Misconception: The investment banker should determine the “ask price”
Finding the investment banker with the best methodology for determining the value of a company is another misconception held by many business owners. And when I say, “best methodology,” I mean the “highest price,” of course. If this is the metric that is used, the one who lied the highest got the job, as the old saw goes.
Understanding the expected valuation of a company is important for business owners and executives, so conducting a valuation is a worthwhile exercise. But it is only an academic exercise. The best way to determine the value of an asset is to discover what someone will pay for it. And the best way to discover what someone will pay for a company is to run an orderly sale process that clears the market.
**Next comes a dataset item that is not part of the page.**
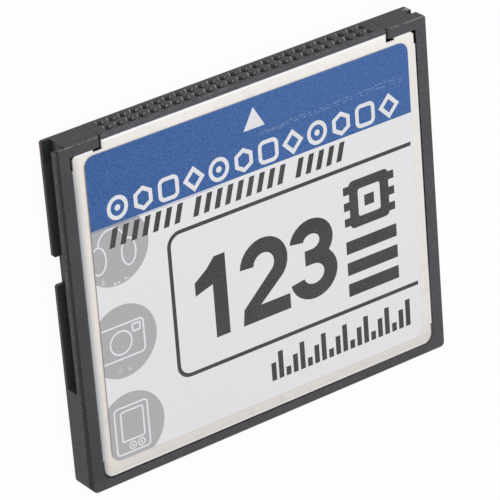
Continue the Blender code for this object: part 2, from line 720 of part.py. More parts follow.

Correction: How the investment banker handles the “ask price” question is imperative
The flip side of determining the ask price is handling the “what does your client want” question. I call that the “ask price” question. The ask price question is often asked by buyers for two reasons. The first reason is simple: Why not? Asking what someone wants cannot hurt. You might get an answer and the worst they can say is “no.”
The second reason is perhaps more important: Probing. The buyer asks the question in order to ascertain the relative strength (or weakness) of the investment banker. It is a test. I know it is a test because I ask the exact same question whenever I represent a buyer and I talk to an investment banker representing a seller.
An experienced, prepared investment banker will have an immediate answer when asked, “How much does your client want?” Someone who is unprepared will stammer and stutter and will talk without saying much. This is dangerous because an unprepared investment banker might crack under pressure and cough up a number. And if your investment banker is doing that, you run the risk of leaving money on the table. Here is my answer:
“We put together a detailed book that contains all the information you’ll need to make an offer, please review it and put together an agreement that you can close, being mindful that we are talking with other buyers.”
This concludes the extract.